Explaining myself to Mario the other night -- amid the meltdown that I finally allowed myself, and which he handled beautifully (it's only the second one he's seen in 10 years) -- was weirdly enlightening. The more I talked, the more I thought to tell him. I try to do everything because I'm used to it, because I've always been surrounded by people whom I couldn't trust to do their part. I explained that my behavior isn't a reflection of him, but of me, because I'm so accustomed to the other situation that it's still difficult to believe that I do now have someone I can trust to do their fair share, and occasionally more.
A lot of this stems from my childhood. My dad died when I was 9, and while he was a grownup, my mom . . . not so much. She always made sure there was a roof over our head and food on the table, but I never felt secure -- it always felt like she might get distracted and forget to pay the bills, which she did, in fact, do. So I took over writing out the bills when I was 10, and handled most of our finances. I "borrowed" money from her wallet while she slept so that when she overspent by the end of the month, there was cash on hand. I made her grown up existence as easy as possible so that it wouldn't be too difficult for her to do the few adult responsibilities I had left for her.
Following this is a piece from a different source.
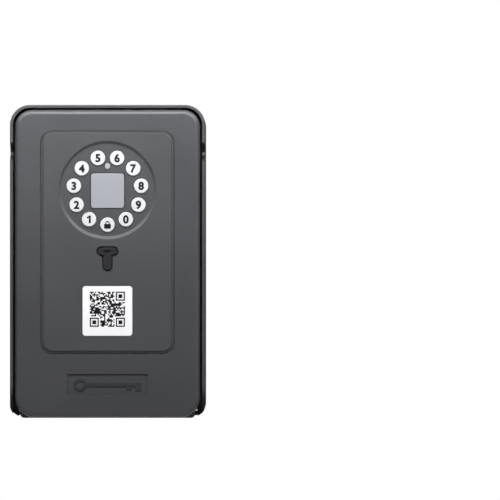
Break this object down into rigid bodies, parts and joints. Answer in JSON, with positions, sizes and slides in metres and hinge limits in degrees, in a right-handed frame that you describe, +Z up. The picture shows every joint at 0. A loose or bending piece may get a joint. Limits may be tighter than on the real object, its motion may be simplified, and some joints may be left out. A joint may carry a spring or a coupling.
{
  "type": "keypad smart lock",
  "caption": "Wall-mounted smart key box: bottom-hinged door with a round keypad, fingerprint window, status light, power port cover and a motor-driven latch bolt.",
  "frame": {"origin": "centre of the back face, on the wall plane", "axes": "+Z up, +X to the right as seen from the front, -Y out of the wall towards the user"},
  "size_m": [0.116, 0.0562, 0.186],
  "materials": {
    "case_paint": "satin",
    "door_paint": "satin",
    "panel_plastic": "satin",
    "key_plastic": "satin",
    "window": "satin",
    "light_pipe": "satin",
    "rubber": "matte",
    "label": "matte",
    "board": "satin",
    "brass": "satin",
    "cell": "satin",
    "steel": "satin",
    "dark_plastic": "matte"
  },
  "bodies": {
    "case": {"back_case": "case_paint", "strike_plate": "steel", "strike_screw_left": "steel", "strike_screw_right": "steel", "key_rail": "steel", "rail_screw_left": "steel", "rail_screw_right": "steel", "hinge_pin": "steel", "case_seal": "rubber"},
    "door": {"battery_1": "cell", "battery_2": "cell", "battery_3": "cell", "battery_4": "cell", "battery_tray": "dark_plastic", "bolt_guide": "dark_plastic", "centre_panel": "panel_plastic", "code_label": "label", "contact_bottom_1": "brass", "contact_bottom_2": "brass", "contact_bottom_3": "brass", "contact_top_1": "brass", "contact_top_2": "brass", "cover_screw_1": "steel", "cover_screw_2": "steel", "cover_screw_3": "steel", "cover_screw_4": "steel", "cover_screw_5": "steel", "cover_screw_6": "steel", "door_shell": "door_paint", "fingerprint_sensor": "dark_plastic", "fingerprint_window": "window", "front_board": "board", "gear_motor": "steel", "inner_cover": "dark_plastic", "main_board": "board", "port_cover_root": "rubber", "status_light": "light_pipe", "usb_port": "steel"},
    "key_0": {"key_0": "key_plastic"},
    "key_1": {"key_1": "key_plastic"},
    "key_2": {"key_2": "key_plastic"},
    "key_3": {"key_3": "key_plastic"},
    "key_4": {"key_4": "key_plastic"},
    "key_5": {"key_5": "key_plastic"},
    "key_6": {"key_6": "key_plastic"},
    "key_7": {"key_7": "key_plastic"},
    "key_8": {"key_8": "key_plastic"},
    "key_9": {"key_9": "key_plastic"},
    "key_lock": {"key_lock": "key_plastic"},
    "port_cover": {"port_cover": "rubber"},
    "latch_bolt": {"latch_bolt": "steel"},
    "drive_pinion": {"drive_pinion": "brass"},
    "battery_lid": {"battery_lid": "dark_plastic"}
  },
  "joints": [
    {"name": "door_hinge", "type": "hinge", "parent": "case", "child": "door", "pos_m": [0, -0.035, -0.088], "axis": [1, 0, 0], "range_deg": [0, 95]},
    {"name": "key_0_press", "type": "slide", "parent": "door", "child": "key_0", "axis": [0, 1, 0], "range_m": [0, 0.0006], "stiffness_N_per_m": 2000, "springref_m": -0.0003},
    {"name": "key_1_press", "type": "slide", "parent": "door", "child": "key_1", "axis": [0, 1, 0], "range_m": [0, 0.0006], "stiffness_N_per_m": 2000, "springref_m": -0.0003},
    {"name": "key_2_press", "type": "slide", "parent": "door", "child": "key_2", "axis": [0, 1, 0], "range_m": [0, 0.0006], "stiffness_N_per_m": 2000, "springref_m": -0.0003},
    {"name": "key_3_press", "type": "slide", "parent": "door", "child": "key_3", "axis": [0, 1, 0], "range_m": [0, 0.0006], "stiffness_N_per_m": 2000, "springref_m": -0.0003},
    {"name": "key_4_press", "type": "slide", "parent": "door", "child": "key_4", "axis": [0, 1, 0], "range_m": [0, 0.0006], "stiffness_N_per_m": 2000, "springref_m": -0.0003},
    {"name": "key_5_press", "type": "slide", "parent": "door", "child": "key_5", "axis": [0, 1, 0], "range_m": [0, 0.0006], "stiffness_N_per_m": 2000, "springref_m": -0.0003},
    {"name": "key_6_press", "type": "slide", "parent": "door", "child": "key_6", "axis": [0, 1, 0], "range_m": [0, 0.0006], "stiffness_N_per_m": 2000, "springref_m": -0.0003},
    {"name": "key_7_press", "type": "slide", "parent": "door", "child": "key_7", "axis": [0, 1, 0], "range_m": [0, 0.0006], "stiffness_N_per_m": 2000, "springref_m": -0.0003},
    {"name": "key_8_press", "type": "slide", "parent": "door", "child": "key_8", "axis": [0, 1, 0], "range_m": [0, 0.0006], "stiffness_N_per_m": 2000, "springref_m": -0.0003},
    {"name": "key_9_press", "type": "slide", "parent": "door", "child": "key_9", "axis": [0, 1, 0], "range_m": [0, 0.0006], "stiffness_N_per_m": 2000, "springref_m": -0.0003},
    {"name": "key_lock_press", "type": "slide", "parent": "door", "child": "key_lock", "axis": [0, 1, 0], "range_m": [0, 0.0006], "stiffness_N_per_m": 2000, "springref_m": -0.0003},
    {"name": "port_cover_flap", "type": "hinge", "parent": "door", "child": "port_cover", "pos_m": [0, -0.056, -0.00264], "axis": [1, 0, 0], "range_deg": [0, 110], "stiffness_Nm_per_rad": 0.002},
    {"name": "bolt_slide", "type": "slide", "parent": "door", "child": "latch_bolt", "axis": [0, 0, 1], "range_m": [0, 0.005]},
    {"name": "pinion_turn", "type": "hinge", "parent": "door", "child": "drive_pinion", "pos_m": [0, -0.0415, 0.06], "axis": [1, 0, 0], "range_deg": [0, 64]},
    {"name": "battery_lid_lift", "type": "slide", "parent": "door", "child": "battery_lid", "axis": [0, 1, 0], "range_m": [0, 0.012]}
  ],
  "couplings": [
    {"joint": "pinion_turn", "follows": "bolt_slide", "rad_per_m": 222.22}
  ]
}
I moved out 3 years after she remarried. (She remarried when I was 16, specifically because the Social Security she got on my behalf was drastically reduced, and we couldn't make it otherwise). But at 19, she was someone else's problem, and I already knew I could take care of me.
This behavior continued on, and now, here I am at 51, just beginning to realize that maybe, just maybe, I'm not the only adult in the room.